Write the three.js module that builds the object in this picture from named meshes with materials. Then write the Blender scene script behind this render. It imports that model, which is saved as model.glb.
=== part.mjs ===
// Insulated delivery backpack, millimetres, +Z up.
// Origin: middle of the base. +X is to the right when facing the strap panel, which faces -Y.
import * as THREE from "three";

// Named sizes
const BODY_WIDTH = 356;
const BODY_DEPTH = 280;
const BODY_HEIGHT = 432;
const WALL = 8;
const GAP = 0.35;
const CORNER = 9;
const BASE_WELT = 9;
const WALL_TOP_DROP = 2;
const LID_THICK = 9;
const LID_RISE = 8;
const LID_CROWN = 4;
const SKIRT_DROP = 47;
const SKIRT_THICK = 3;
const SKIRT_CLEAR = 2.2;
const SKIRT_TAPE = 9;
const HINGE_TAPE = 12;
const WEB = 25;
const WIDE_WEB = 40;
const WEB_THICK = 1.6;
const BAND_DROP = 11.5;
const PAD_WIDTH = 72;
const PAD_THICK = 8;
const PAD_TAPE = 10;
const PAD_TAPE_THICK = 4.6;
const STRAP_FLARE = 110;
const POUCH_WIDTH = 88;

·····

TASK INSTRUCTIONS.
Copy the data above in full, character for character.

FINISHED ANSWER.
Write the three.js module that builds the object in this picture from named meshes with materials. Then write the Blender scene script behind this render. It imports that model, which is saved as model.glb.
=== part.mjs ===
// Insulated delivery backpack, millimetres, +Z up.
// Origin: middle of the base. +X is to the right when facing the strap panel, which faces -Y.
import * as THREE from "three";

// Named sizes
const BODY_WIDTH = 356;
const BODY_DEPTH = 280;
const BODY_HEIGHT = 432;
const WALL = 8;
const GAP = 0.35;
const CORNER = 9;
const BASE_WELT = 9;
const WALL_TOP_DROP = 2;
const LID_THICK = 9;
const LID_RISE = 8;
const LID_CROWN = 4;
const SKIRT_DROP = 47;
const SKIRT_THICK = 3;
const SKIRT_CLEAR = 2.2;
const SKIRT_TAPE = 9;
const HINGE_TAPE = 12;
const WEB = 25;
const WIDE_WEB = 40;
const WEB_THICK = 1.6;
const BAND_DROP = 11.5;
const PAD_WIDTH = 72;
const PAD_THICK = 8;
const PAD_TAPE = 10;
const PAD_TAPE_THICK = 4.6;
const STRAP_FLARE = 110;
const POUCH_WIDTH = 88;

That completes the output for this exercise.